Nos ponía de rodillas en la puerta de la calle, sobre granos…con un gorro de papel pintado y los brazos en cruz con peso en cada mano, sólo para ridiculizarnos a ver si así nos aplicábamos más, o qué sé yo. Lo cierto es que le temíamos mucho a ese desgraciado castigo. Otra anécdota que me viene a la memoria –y ahora si acabo- . Antes las maestras iban a la casa de los alumnos, casi siempre buscando prebendas, -ponía mucho más interés por los niños- y daba igual la hora de la visita. Una noche, estando ya acostado, serían las nueve y más despierto que una lechuza, cuando oigo su inconfundible voz “medio santa, medio dictadora”, pero era encantadora. E instintivamente, apagué la luz y me hice el que llevara rato durmiendo. Como oyera que se acercaba a mi cama, junto a mi adorable madre, hablando precisamente de mí, me puse a contar en voz alta: Uno más uno son dos. Dos más dos son cuatro, etc. Y no paraba de contar, mientras que escuchaba que decía: ¿Ves lo que te decía? Es muy bueno este niño, e inteligente a la vez, hasta durmiendo estudia.
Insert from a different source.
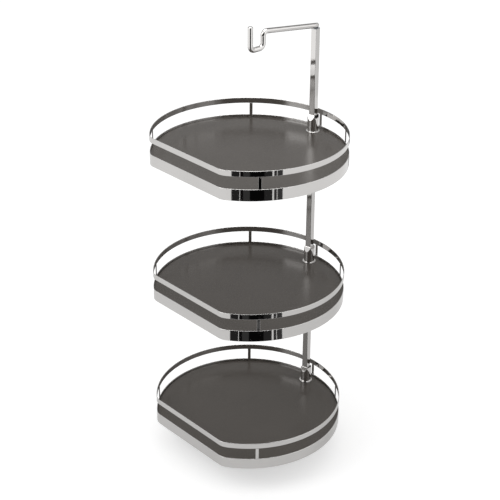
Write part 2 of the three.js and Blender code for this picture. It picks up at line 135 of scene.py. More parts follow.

El hombre de la barca… Me hizo recordar con sus narraciones a doña Carmita Álvarez, ¡cómo son las cosas, nunca se lo había dicho a nadie! Aunque muchas veces he recordado aquellos días llenos de ternura, cuando el respeto se le inculcaba a los niños desde muy pequeñitos. Cando era para las familias el mayor de los orgullos tener a los hijos bien educados, que nadie de la calle viviera a dar quejas. Y hoy es lo contrario, por que sólo ven por los ojos de los hijos, por comodidad “muchas veces”, otras, ya sabe Dios por qué. Claro que hay muchísimas excepciones y eso es gratificante, triste sería que no fuera así. Tengo la suerte de reconocerlo y el orgullo de dedicarles, en la memoria y en el presente, a todos, estas espontáneas líneas. Que a pesar de tantos años ya pasados, perdura el respeto y el cariño que siempre les profesaré.